Retro Ad of the Week: Warrrrrriorrrrrrrrsssss….Coooooome out tooooo Playyyy-eeeeeee!!!!

I was only 9 when The Warriors came out in theaters in 1979, so it took me to my mid-teens before I finally caught up to the cult classic urban action flick. It was one of those impactful movies, like A Clockwork Orange and Blue Velvet, which hit me hard once I saw it.

Now I’m not going to say The Warriors is cinematic art like those aforementioned fringe films, each speaking of psychosomatic sexual tension and violence. Yet any teenager coming to The Warriors at the right time of his or her life is wont to have a game-changing experience in attitude. Teenagers are pull of piss and vinegar, full of themselves, carrying supercilious airs like they’ve already figured out the world and their parents were wrong about more than half of what they’d preached. The Warriors puts you in your self-righteous adolescent place.

Directed by Walter Hill, based on the 1965 novel by Sol Yurick and stuffed with a dirty funk and rock soundtrack I love and play often (including the gritty shuffle-stomp of Barry De Vorzon’s movie theme and Joe Walsh of The Eagles’ modest hit, “In the City”). The premise of the film was a de facto warning against gang culture, lost in translation between the gangsta huckstering eras of Dr. Dre and 21 Savage. A well-meaning gang leader, Cyrus, with the power to unite all of New York City’s (at the time this was made in economic despair, culling the unwanted tag “The Rotten Apple”) street packs under one tribe is assassinated then mistakenly pinned upon our focus horde, The Warriors.
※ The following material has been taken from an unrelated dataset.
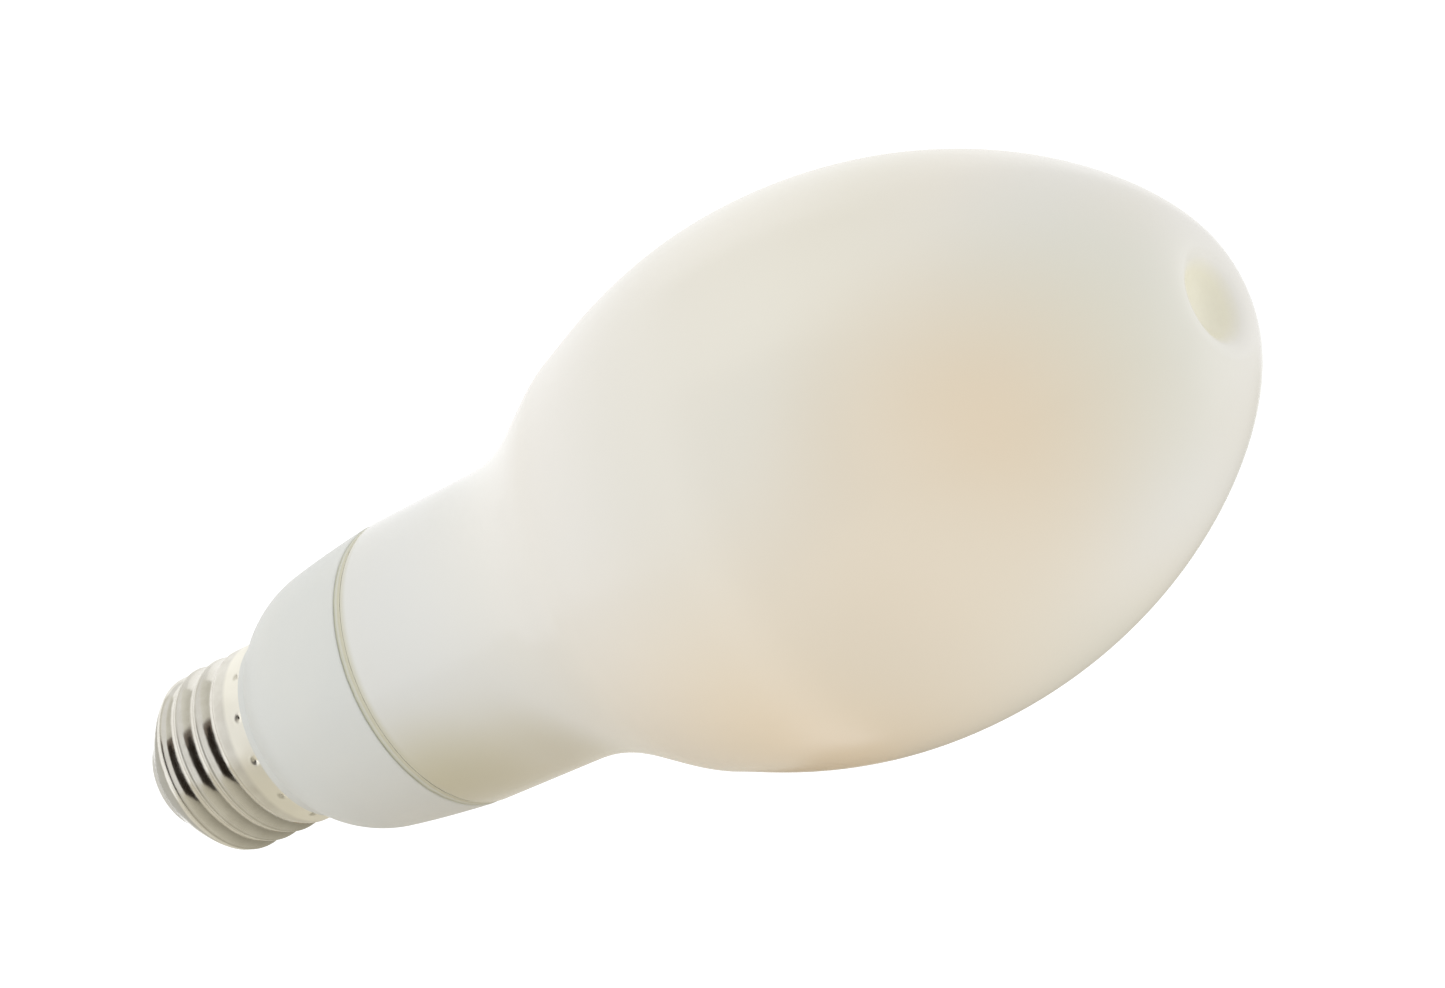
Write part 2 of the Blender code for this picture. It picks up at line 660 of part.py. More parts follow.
def make_choke(ferrite, nylon, copper):
    """A round-legged core, its spool and the winding on it, all on one axis along Y."""
    half = CORE_LENGTH / 2
    size = Vector((CORE_THICKNESS, CORE_LENGTH, CORE_HEIGHT)) / 2
    window = size - Vector((-CORE_WALL, CORE_WALL, CORE_WALL))
    core = block("choke_core", CHOKE_CENTRE - size, CHOKE_CENTRE + size, ferrite)
    hole = block("core_window", CHOKE_CENTRE - window, CHOKE_CENTRE + window, ferrite)
    reach = half - CORE_WALL / 2
    leg = turned(
        "core_leg",
        [(0, reach), (CHOKE_LEG_RADIUS, reach), (CHOKE_LEG_RADIUS, -reach), (0, -reach)],
        ferrite,
        SMALL_STEPS,
    )
    combine(core, hole, "DIFFERENCE")
    combine(core, leg, "UNION")
    tube_in = CHOKE_LEG_RADIUS + GAP
    tube_out = tube_in + CHOKE_TUBE
    spool_half = half - CORE_WALL - GAP
    inner_half = spool_half - CHOKE_FLANGE
    spool = [
        (tube_in, spool_half),
        (CHOKE_FLANGE_RADIUS, spool_half),
        (CHOKE_FLANGE_RADIUS, inner_half),
        (tube_out, inner_half),
        (tube_out, -inner_half),
        (CHOKE_FLANGE_RADIUS, -inner_half),
        (CHOKE_FLANGE_RADIUS, -spool_half),
        (tube_in, -spool_half),
    ]
    bobbin = turned("choke_bobbin", spool, nylon, SMALL_STEPS, closed=True)
    coil_half = inner_half - GAP
    coil_in = tube_out + GAP
    coil = [
        (coil_in, coil_half),
        (CHOKE_WIRE_RADIUS, coil_half),
        (CHOKE_WIRE_RADIUS, -coil_half),
        (coil_in, -coil_half),
    ]
    winding = turned("choke_winding", coil, copper, SMALL_STEPS, closed=True)
    for obj in (leg, bobbin, winding):
        obj.rotation_euler = (math.pi / 2, 0, 0)
        obj.location = CHOKE_CENTRE


def lead(name, route, radius, material):
    """A round wire along a smooth curve through the route's points."""
    data = bpy.data.curves.new(name, "CURVE")
    data.dimensions = "3D"
    data.bevel_depth = radius
    data.bevel_resolution = 1
    data.use_fill_caps = True
    ends = [route[0] * 2 - route[1], *route, route[-1] * 2 - route[-2]]
    points = []
    for i in range(len(route) - 1):
        a, b, c, d = ends[i : i + 4]
        for step in range(4):
            t = step / 4
            low = (2 * b) + (c - a) * t + (2 * a - 5 * b + 4 * c - d) * t**2
            points.append((low + (3 * b - a - 3 * c + d) * t**3) / 2)
    points.append(route[-1])
    spline = data.splines.new("POLY")
    spline.points.add(len(points) - 1)
    for point, place in zip(spline.points, points):
        point.co = (*place, 1)
    return linked(name, data, material)


def radius_at(outline, height):
    """The radius of a downward outline at a height, read between its points."""
    for above, below in zip(outline, outline[1:]):
        if below[1] <= height <= above[1]:
            share = (height - below[1]) / (above[1] - below[1])
            return below[0] + (above[0] - below[0]) * share
    return outline[-1][0]


def make_leads(wire, nickel):
    """The mains leads at the board's tail and the two stem leads at its head."""
    middle = -BOARD_OFFSET
    tail = BOARD_LOW - GAP
    over_flange = FLANGE_TOP + WIRE_RADIUS + 2 * GAP
    live = [
        Vector((middle, middle, tail)),
        Vector((middle * 0.85, middle * 0.85, (tail + over_flange) / 2)),
        Vector((middle * 0.4, middle * 0.4, over_flange)),
        Vector((0, 0, FLANGE_TOP)),
        Vector((0, 0, PIN_TOP + GAP)),
    ]
    lead("live_lead", live, WIRE_RADIUS, wire)
    run = (FLANGE_TOP + SPIGOT_LOW) / 2
    shell_inside = radius_at(moved_inwards(curl_outline(CURL_STEPS), SHELL_SHEET + GAP), run)
    neutral = [
        Vector((middle, -middle, tail)),
        Vector((middle, -middle * 1.2, (tail + run) / 2)),
        Vector((middle, -middle * 1.9, run)),
        Vector((middle, math.sqrt(shell_inside**2 - middle**2), run)),
    ]
    lead("neutral_lead", neutral, BARE_LEAD_RADIUS, nickel)
    for label, side in (("positive", 1), ("negative", -1)):
        route = [
            Vector((0, side * STEM_LEAD_SPREAD, STEM_ROOF - GAP)),
            Vector((-LEAD_BOW, side * STEM_LEAD_SPREAD, STEM_ROOF - LEAD_DROP)),
            Vector((middle + LEAD_BOW, side * BOARD_LEAD_SPREAD, BOARD_TOP + LEAD_KNEE)),
            Vector((middle, side * BOARD_LEAD_SPREAD, BOARD_TOP + GAP)),
        ]
        lead(f"stem_lead_{label}", route, BARE_LEAD_RADIUS, nickel)


def build():
    clear_scene()
    nickel = surface("nickel_plate", (0.72, 0.69, 0.62), 0.24, metallic=1.0)
    brass = surface("brass", (0.72, 0.52, 0.24), 0.35, metallic=1.0)
    opal = surface("milky_glass", (0.74, 0.67, 0.55), 0.18, coat=0.6)
    white = surface("white_plastic", (0.72, 0.72, 0.68), 0.42)
    glue = surface("sealant", (0.55, 0.48, 0.36), 0.6)
    black = surface("black_moulding", (0.03, 0.03, 0.032), 0.4)
    make_bulb(opal)
    make_sealant(glue)
    make_collar(white)
    make_screw_shell(nickel)
    make_insulator(surface("cream_moulding", (0.62, 0.6, 0.54), 0.4))
    make_contact(brass, nickel)
    make_board(surface("board_laminate", (0.05, 0.22, 0.1), 0.5))
    make_choke(
        surface("ferrite", (0.06, 0.055, 0.05), 0.6),
        surface("nylon", (0.55, 0.53, 0.45), 0.5),
        surface("enamelled_copper", (0.5, 0.17, 0.06), 0.3, metallic=0.6),
    )
    sleeve = surface("can_sleeve", (0.02, 0.03, 0.08), 0.35)
    ceramic = surface("blue_ceramic", (0.05, 0.2, 0.42), 0.45)
    make_round_parts(sleeve, ceramic, surface("shrink_sleeve", (0.02, 0.02, 0.02), 0.5))
    make_block_parts(surface("film_case", (0.5, 0.07, 0.03), 0.4), black)
    make_leads(surface("wire_insulation", (0.45, 0.02, 0.02), 0.5), nickel)


build()
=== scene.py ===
"""The looks of a medium-screw replacement lamp: milky glass, moulded collar and rolled cap.

Metres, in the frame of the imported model: +Z runs along the lamp's axis towards the dome, and the
origin is the centre of the contact pin's flat face. Outlines are (radius, height) pairs.
"""

import math

import bmesh
import bpy
from mathutils import Matrix, Vector, noise


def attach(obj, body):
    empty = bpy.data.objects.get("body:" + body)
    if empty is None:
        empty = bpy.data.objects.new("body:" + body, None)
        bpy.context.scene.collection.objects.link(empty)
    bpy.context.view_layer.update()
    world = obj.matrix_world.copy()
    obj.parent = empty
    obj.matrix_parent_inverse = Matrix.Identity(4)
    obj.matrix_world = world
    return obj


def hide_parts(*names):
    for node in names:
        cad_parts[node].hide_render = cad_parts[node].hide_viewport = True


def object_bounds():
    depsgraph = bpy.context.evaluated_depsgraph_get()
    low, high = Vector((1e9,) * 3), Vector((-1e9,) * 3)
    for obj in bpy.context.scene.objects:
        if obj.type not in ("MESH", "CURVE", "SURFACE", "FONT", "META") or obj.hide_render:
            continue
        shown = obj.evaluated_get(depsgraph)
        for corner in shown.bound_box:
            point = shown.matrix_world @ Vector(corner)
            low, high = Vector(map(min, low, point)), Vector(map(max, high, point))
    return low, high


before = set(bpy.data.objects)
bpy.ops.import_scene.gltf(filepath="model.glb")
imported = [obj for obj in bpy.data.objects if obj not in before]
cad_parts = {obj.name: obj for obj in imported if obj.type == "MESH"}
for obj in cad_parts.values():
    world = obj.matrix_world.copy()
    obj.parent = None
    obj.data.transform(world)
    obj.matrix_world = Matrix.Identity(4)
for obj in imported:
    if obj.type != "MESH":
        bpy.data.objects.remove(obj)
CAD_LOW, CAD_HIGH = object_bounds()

BODY = "root"

# The photograph's camera
CAMERA_AIM = Vector((-0.00413, 0.0, 0.10182))
CAMERA_DISTANCE = 0.84993
CAMERA_AZIMUTH = 0.3286
CAMERA_ELEVATION = 32.075
CAMERA_ROLL = -64.80
CAMERA_LENS = 161.94
SENSOR_WIDTH = 36.0

# Clearances
GAP = 0.0003
JOINT_LINE = 0.00006
GLUE_LINE = 0.0012

# The hand-laid glue's ripples: how many to a metre, and how high
GLUE_RIPPLES = ((900, 0.00007), (240, 0.00006))

# Screw shell
THREAD_MAJOR = 0.0262
THREAD_MINOR = 0.0244
THREAD_PITCH = 0.003629
THREAD_LOW = 0.0092
THREAD_HIGH = 0.0209
THREAD_RUNOUT = 0.0014
THREAD_FADE = 0.0007
ROOT_HEIGHT = 0.01945
LAST_ROOT = 0.0200
LOWER_FLANK = 0.0025
LOWER_HOLLOW = 0.955
UPPER_HOLLOW = 0.25
SHELL_TOP = 0.0249
SHELL_LOW = 0.0051
SHELL_MOUTH_RADIUS = 0.0093
SHELL_SHEET = 0.0003
CURL_TOP = 0.0103
CURL_LEAN = 0.0021
CURL_RISE = 0.0022
CURL_PULL = 0.0012

# Punch marks that lock the shell onto the collar's spigot
PUNCH_COUNT = 13
PUNCH_HEIGHT = 0.0243
PUNCH_AZIMUTH = math.radians(-90 + 7.45)
PUNCH_RADIUS = 0.00056
PUNCH_DEPTH = 0.00026

# A punch mark's profile, with distances in punch radii
DENT_FALL = 1.6
SWELL_SHARE = 0.10
SWELL_REACH = 1.35
SWELL_FALL = 9
MARK_END = 2.2

# Insulator and contact
FLANGE_TOP = 0.0076
INSULATOR_WAIST = 0.0047
INSULATOR_EDGE = 0.00257
INSULATOR_EDGE_RADIUS = 0.0069
INSULATOR_TIP_RADIUS = 0.0055
EDGE_START = 0.3
EDGE_END = 0.5
EDGE_PULLS = ((-0.0003, -0.0005), (0.0005, 0.0003))
EYELET_RADIUS = 0.0048
EYELET_SHEET = 0.0004
EYELET_TUBE_RADIUS = 0.0019
EYELET_TUBE_TOP = 0.0045
PIN_HEAD_RADIUS = 0.0032
PIN_HEAD = 0.0008
PIN_TOP = 0.0061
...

Turf means nothing at this point, as The Warriors, homebased at Coney Island, must fight their way home from Van Cortlandt Park through New York’s subterranean and top-level hellholes from 96th Street to Union Square and beyond from rival gangs looking to bash them to pieces. It’s a savage, goony brawl to the finish against comic-reminiscent adversaries like The Gramercy Riffs (who have propagated a bounty upon The Warriors), The Turnbull ACs and The Orphans. The most famous gangs here being the all-female “Lizzies” and the pinstriped, face-painted, bat-wielding “Baseball Furies.” Michael Beck as Swan and James Remar as Ajax are The Warriors’ face men, and they’re not always in the right, which makes The Warriors that much more compelling. You’re inexplicably cheering for street trash, even with their ugly faults and sometimes piggish conduct, even as the aggrieved characters in this film. The final showdown against The Rogues gang who’ve set The Warriors up, is a memorable, bottle clinking denouement that works your nerves and sets in to the sun washed we-made-it-thank-God ending.

Upon its inaugural weekend release, The Warriors inadvertently incited reports of street violence, vandalism and three murders, two in California, one in Boston. The film and radio ads were ripped from the airwaves and extra security was hired across numerous American theaters. I hear some of today’s generation praise The Warriors but most of them consider it soft soap and cheesy in comparison to today’s spirit of nihilism in filmmaking. There were reports of theaters so crowded for The Warriors in ’79 people were lying on the floors to watch it.

Make no doubt about it; The Warriors is tame by today’s standards, yet it was a very dangerous film of its time, and it still has the capability of stirring insurrection to the right audience. A board game called Warriors: Come Out to Play surfaced as recently as 2022 by Funko. Dynamite Comics ran a four-issue miniseries dedicated to the film back in 2013. John Wick 4 has a blatant homage to the DJ in this film calling underground thugs to action, including a remake of “Nowhere to Run,” already covered by Arnold McCuller here. In other words, The Warriors has mucho holding power all these years later.

Walter Hill himself said of his film, “I think the reason why there were some violent incidents is really very simple: The movie was very popular with the street gangs, especially young men, a lot of whom had very strong feelings about each other. And suddenly they all went to the movies together! They looked across the aisle and there were the guys they didn’t like, so there were a lot of incidents. And also, the movie itself is rambunctious—I would certainly say that.”

–Ray Van Horn, Jr.

9 thoughts on “Retro Ad of the Week: Warrrrrriorrrrrrrrsssss….Coooooome out tooooo Playyyy-eeeeeee!!!!

  1. I was 11 when it was released but discovered it when I was 18. I’ve watched it dozens of times since! The star Michael Beck also stars in Xanadu. Those are two of the great lost films of that era! And it is definitely still relevant – Lin Manuel Miranda is working on the Broadway adaptation. Not sure how that will look or sound.